Well, that certainly paints a different picture, but is it the right picture? What if the item we have been discussing with sales of 2,000 units actually costs 50 times more than the slower selling item? Measuring the impact of each forecast error on inventory carrying costs, we might now consider the forecast error of 100 units on sales of 2,000 units more serious than the forecast error of 100 units on sales of 2,000 units.
These are certainly not the only scenarios we could consider, but they are sufficient to illustrate the need for careful consideration of alternative measures of neural network performance. If you aren't careful, you'll get what you measure. The good news is that you don't have to choose just one performance measure. In fact, using two or more performance measures has definite advantages. Each measure provides a unique perspective on neural network performance which can reveal strengths and weaknesses which would not be apparent using a different measure of performance.
Once you have determined "appropriate" measures of neural network performance, you are ready to begin the statistical analysis by computing basic summary statistics such as the mean, standard deviation and range of forecast errors. The information needed for decision-making, however, can only be produced by considering these statistics with respect to "the end in view." Is an average forecast error of 100 units good or bad? The end in view determines the standard that will be applied to evaluate neural network performance.

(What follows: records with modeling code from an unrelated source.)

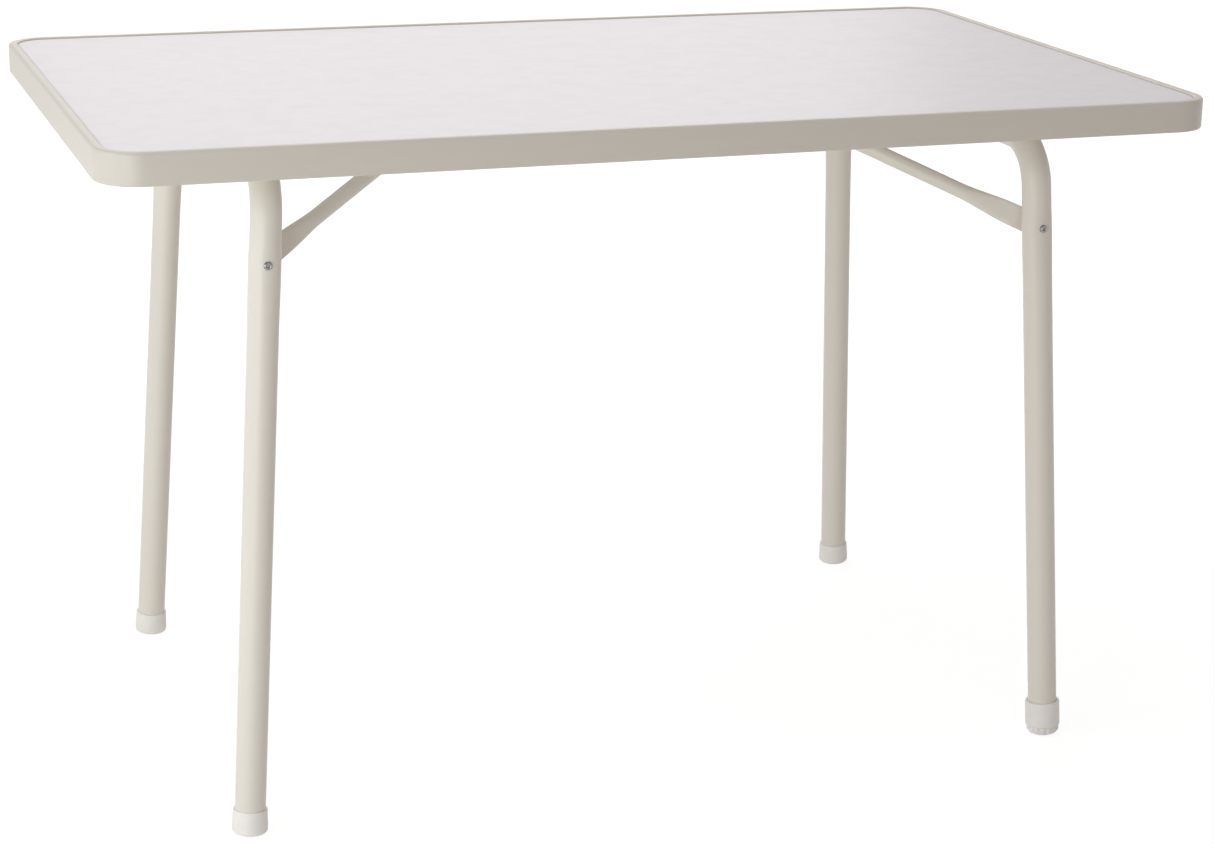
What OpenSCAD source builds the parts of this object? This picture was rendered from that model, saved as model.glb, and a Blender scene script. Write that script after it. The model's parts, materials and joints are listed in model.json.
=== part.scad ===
// Folding table with two U-shaped tube leg frames, each braced by a trapezoid stay.
// The origin is on the floor under the middle of the top: +X along the top, +Z up.
// side is -1 for the left leg frame and 1 for the right one; end is -1 front, 1 rear.

/* [Tabletop] */
// Length over the edge rim
top_l = 1150; // [1140:1:1160]
// Width over the edge rim
top_w = 700; // [694:1:706]
// Height of the rim's top above the floor
table_h = 710; // [708:1:720]
// Height of the edge rim
rim_h = 32; // [30:1:36]
// Corner radius of the top, seen from above
corner_r = 45; // [30:1:60]
// Width of the raised lip round the tabletop
lip_w = 10; // [8:0.5:12]
// Thickness of the panel, from the underside sheet to the lip
panel_t = 17; // [15:0.5:18]

/* [Leg frames] */
// Outer diameter of the leg tube
leg_d = 30; // [28:0.5:30]
// Wall of the leg tube
leg_wall = 1.2; // [1:0.1:1.5]
// Centreline radius of the two bends
bend_r = 50; // [45:1:60]
// Sideways splay of each leg in the plane of its frame
splay = 3.06; // [2:0.01:4]
// Distance of the feet from the middle, across the table
foot_y = 295; // [285:1:300]
// Crossbar distance from the middle, left frame
left_pivot_x = 402; // [400:1:404]
// Crossbar height, left frame
left_pivot_z = 670; // [669:1:671]
// Foot distance from the middle, left frame
left_foot_x = 442; // [436:1:448]
// Crossbar distance from the middle, right frame
right_pivot_x = 414; // [412:1:416]
// Crossbar height, right frame, lower so that it folds over the left one
right_pivot_z = 658; // [657:1:659]
// Foot distance from the middle, right frame
right_foot_x = 447; // [441:1:453]

/* [Stays] */
// Diameter of the stay tube
stay_d = 16; // [14:0.5:16]
// Wall of the stay tube
stay_wall = 1; // [0.8:0.1:1.5]
// Height of the flattened end
tab_h = 24; // [22:1:25]
// Thickness of the flattened end
tab_t = 3.6; // [3:0.1:4]
// Half width between the corners where the arms meet the bar
stay_half_w = 85; // [81:1:89]
// Centreline radius of the stay's corners
stay_bend_r = 35; // [30:1:40]
// Height of the bar that rests in the catch
bar_z = 679; // [678:0.5:680]
// Distance from crossbar to rivet down the leg, left frame
left_rivet_drop = 90; // [88:1:94]
// Bar distance from the middle, left stay
left_bar_x = 184; // [180:1:188]
// Distance from crossbar to rivet down the leg, right frame
right_rivet_drop = 90; // [88:1:94]
// Bar distance from the middle, right stay
right_bar_x = 184; // [180:1:188]

/* [Feet] */
// Height of a foot cap
cap_h = 25; // [22:1:30]
// Diameter at a cap's mouth
cap_top_d = 34.5; // [34:0.1:36]
// Diameter at a cap's base
cap_base_d = 36.5; // [36:0.1:38]
// Diameter of the levelling foot's sleeve
sleeve_d = 37.5; // [36:0.5:39]
// Number of grip flutes round the adjuster
flute_count = 14; // [10:1:20]

/* [Bearings] */
// Distance of the bearings from the middle, across the table
bearing_y = 140; // [130:1:160]
// Length of a bearing along the crossbar
bearing_l = 26; // [22:1:30]
// Width of a bearing over its screw ears
bearing_w = 66; // [64:1:70]

/* [Hidden] */
$fn = 64;

cream = [0.91, 0.90, 0.85];
powder_cream = [0.90, 0.88, 0.84];
cap_white = [0.94, 0.94, 0.93];
LEFT = -1;
RIGHT = 1;
FRONT = -1;
REAR = 1;
eps = 0.01;
far = 200;             // reach of a cutting block past its part
part_gap = 0.3;        // space kept between two pieces that move
seat_gap = 0.05;       // space kept between two pieces that stay together
run_gap = 0.07;        // radial play of a turning fit
swage_l = 3;           // length of the faint ring where a bend meets a straight tube
swage_rise = 0.1;

// Panel and rim, heights measured down from the rim's top
lip_t = 3;
skin_drop = 1.5;
sheet_t = 1.2;
rim_wall = 4;
shelf_w = 16;
shelf_t = 2;
rim_top_r = 3.5;
rim_base_r = 1.5;
lip_edge_r = 2;
groove_w = 0.3;        // reveal between the lip and the tabletop skin
panel_z = table_h - lip_t - panel_t;

// Screws
screw_r = 2;
screw_head_r = 4.2;
screw_head_h = 2.8;
screw_dome_r = 6;
recess_l = 4.4;        // cross recess: arm length, arm width and depth
recess_w = 1;
recess_deep = 1.6;
screw_bite = 12;       // length held in the panel's core
ear_h = 6;
ear_x = 26;            // screw distance from the crossbar axis
bearing_cup_r = 20;
block_edge_r = 4;

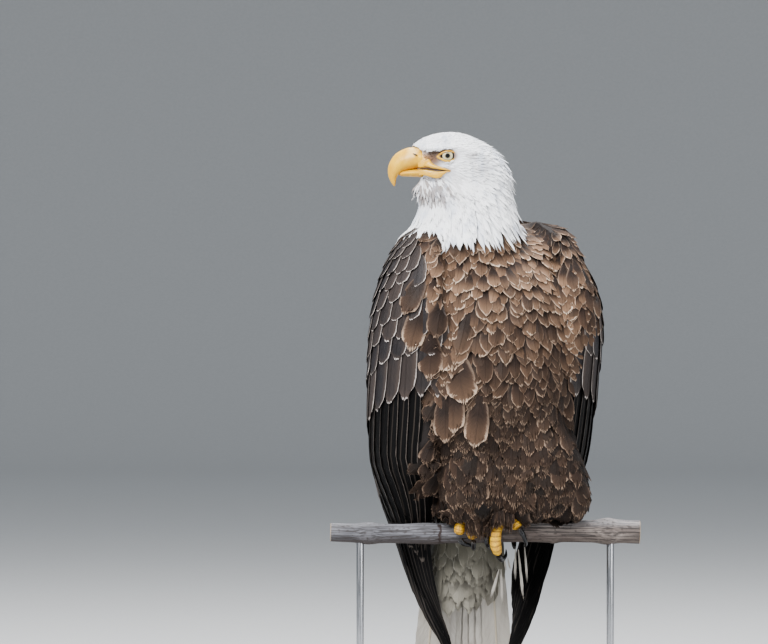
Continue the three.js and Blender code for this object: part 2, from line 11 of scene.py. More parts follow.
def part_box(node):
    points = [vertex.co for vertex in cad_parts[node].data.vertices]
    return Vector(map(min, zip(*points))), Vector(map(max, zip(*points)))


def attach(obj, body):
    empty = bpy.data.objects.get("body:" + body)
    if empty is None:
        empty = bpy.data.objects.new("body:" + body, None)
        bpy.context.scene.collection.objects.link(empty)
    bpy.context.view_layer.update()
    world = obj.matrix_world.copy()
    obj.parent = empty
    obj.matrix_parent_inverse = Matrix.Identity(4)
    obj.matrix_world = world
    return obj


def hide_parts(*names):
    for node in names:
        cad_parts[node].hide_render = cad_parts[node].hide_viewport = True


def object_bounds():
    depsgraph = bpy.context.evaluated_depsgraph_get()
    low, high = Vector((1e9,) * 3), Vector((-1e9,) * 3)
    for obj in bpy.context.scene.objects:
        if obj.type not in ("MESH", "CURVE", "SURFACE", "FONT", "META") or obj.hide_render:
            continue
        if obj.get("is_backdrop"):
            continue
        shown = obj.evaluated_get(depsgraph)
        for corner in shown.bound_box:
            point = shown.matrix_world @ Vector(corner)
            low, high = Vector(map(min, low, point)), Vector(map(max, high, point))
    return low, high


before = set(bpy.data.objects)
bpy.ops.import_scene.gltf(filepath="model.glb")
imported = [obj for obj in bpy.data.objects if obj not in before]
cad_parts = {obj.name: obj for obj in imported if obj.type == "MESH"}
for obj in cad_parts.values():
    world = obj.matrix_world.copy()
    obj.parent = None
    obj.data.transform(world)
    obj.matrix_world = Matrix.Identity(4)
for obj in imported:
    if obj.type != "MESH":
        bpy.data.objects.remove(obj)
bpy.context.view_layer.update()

MM = 0.001

# ==== Skin ==============================================================================
# The bird's skin lies under the coat, so it is the body's form drawn in by the depth of the
# feathers. It is one piece from the brow to the vent, with the upper arms of the folded wings
# in it, a bony ridge over each eye and a bare patch between the eye and the bill.
SIDES = {"left": 1, "right": -1}
BODY_TURN = math.radians(18)
HEAD_TURN = math.radians(5)
GRIP = Vector((0, -22, 272)) * MM             # on the branch's upper side, between the feet
HEAD_PLACE = GRIP + Vector((-33, -6, 424)) * MM

body_frame = Matrix.Translation(GRIP) @ Matrix.Rotation(BODY_TURN, 4, "Z")
ahead = Vector((-math.cos(HEAD_TURN), -math.sin(HEAD_TURN), 0))
head_left = Vector((0, 0, 1)).cross(ahead)
head_frame = Matrix.Translation(HEAD_PLACE) @ Matrix((ahead, head_left, (0, 0, 1))).transposed().to_4x4()

COAT_DEPTH = {"head": 2.0, "neck": 3.4, "trunk": 5.5, "vent": 6, "thigh": 5.5, "shoulder": 4,
              "secondaries": 9}
FLESH = ["head", "neck", "trunk", "vent", "thigh_left", "thigh_right"]
FLESH += [f"wing_{side}_{length}" for side in SIDES for length in ("shoulder", "secondaries")]


def seen_from(placing, points):
    """World points in a frame's own axes, in millimetres."""
    back = np.array(placing.inverted())
    return (points @ back[:3, :3].T + back[:3, 3]) / MM


def joined_copy(name, nodes):
    form = bmesh.new()
    for node in nodes:
        form.from_mesh(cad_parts[node].data)
    bmesh.ops.remove_doubles(form, verts=form.verts, dist=1e-6)
    return piece_from(name, form)


def piece_from(name, form):
    mesh = bpy.data.meshes.new(name)
    form.to_mesh(mesh)
    form.free()
    piece = bpy.data.objects.new(name, mesh)
    bpy.context.scene.collection.objects.link(piece)
    return piece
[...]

The least useful performance benchmark is a nice round number pulled out of thin air. The problem with using an abstract benchmark is that it is not possible to predict with accuracy the inherent difficulty of forecasting in a specific context. Forecasting sales of a newly introduced "fad item" like a big purple dinosaur is inherently more difficult than forecasting sales of toothpaste. An abstract benchmark can kill a project if it sets an unrealistically high performance standard. When a forecasting technique fails to meet the standard, no one can establish to what extent the observed error levels reflect the amount of "noise" in the forecasting environment as opposed to a weakness in the forecasting technique.
The most useful performance benchmark is a set of forecasts produced by a currently used and/or competing forecasting method (see the March/April 1993 issue of PC AI magazine for a discussion of linear regression models as benchmarks). The error levels associated with a set of alternative forecasts provide a realistic frame of reference as to the difficulty of the forecasting problem. A set of alternative forecasts can be used to test whether, for example, the average forecasting error is significantly lower using a neural network. Inferential statistics can also be used to establish a confidence interval which describes the likely difference between two forecasting methods. One of the side benefits of the validation process can be providing information about existing methods so that abstract benchmarks are no longer the only benchmarks available.
Statistical tests can be used to indicate whether the neural network forecasts are better, the same, or worse than comparison forecasts. The "end in view" determines how the neural network performance needs to stack up against the benchmark. For example, if a sales forecasting neural network is being considered as a replacement for buyers’ forecasts, you might demand that the network perform better than the buyers by at least some specified margin. If the neural network is being considered as an alternative to hiring and training new buyers, network performance equivalent to the buyers might be acceptable.
The validation process can provide a wealth of information beyond whether or not the neural network's overall performance is appropriate to the "end in view." What you learn from the network's mistakes can be just as important as what you learn about overall performance. Exploratory analysis of forecast errors can reveal patterns which allow you to improve the network design or specify the situations in which forecasts are weak. For example, the neural network may forecast better than a buyer for low and moderately-priced products while forecasting worse than a buyer for high-priced products. Other than suggesting possible redesign of the network with respect to the product pricing dimension, this result may suggest that you modify "the end in view." What if the neural network provided forecasts for low- and moderately-priced products so that buyers could restrict their attention to the high-priced products? A successful validation process not only suggests whether the neural network is appropriate to the end in view, but also how the end in view might be modified in light of the network's strengths, weaknesses and performance levels.
If all of this sounds like it requires some time and advance planning--it does. Validation data should be identified at the same time as training data. Keep in mind that statistics, like neural networks, gain strength in numbers. The project budget for a neural network should include time for planning and conducting the validation and reporting the results. At least one person with solid, basic statistics skills will be required to lead the validation effort. The statistical analysis can be performed on a spreadsheet, but I wouldn't recommend using a spreadsheet for validation (unless the person responsible for the calculations has done something particularly loathsome to you recently). A statistical package which provides support for analyzing outliers and goodness of fit is useful in determining the various ways in which your data set "misbehaves" (and it will) prior to performing the analysis.
If you expect magic to happen as soon as the statistical package arrives, you will be disappointed. The formula for a successful validation combines statistical knowledge, a statistical package, and most importantly, information about how to measure performance in the context of your specific project. Only then will you be able to establish whether a neural network is "appropriate to the end in view."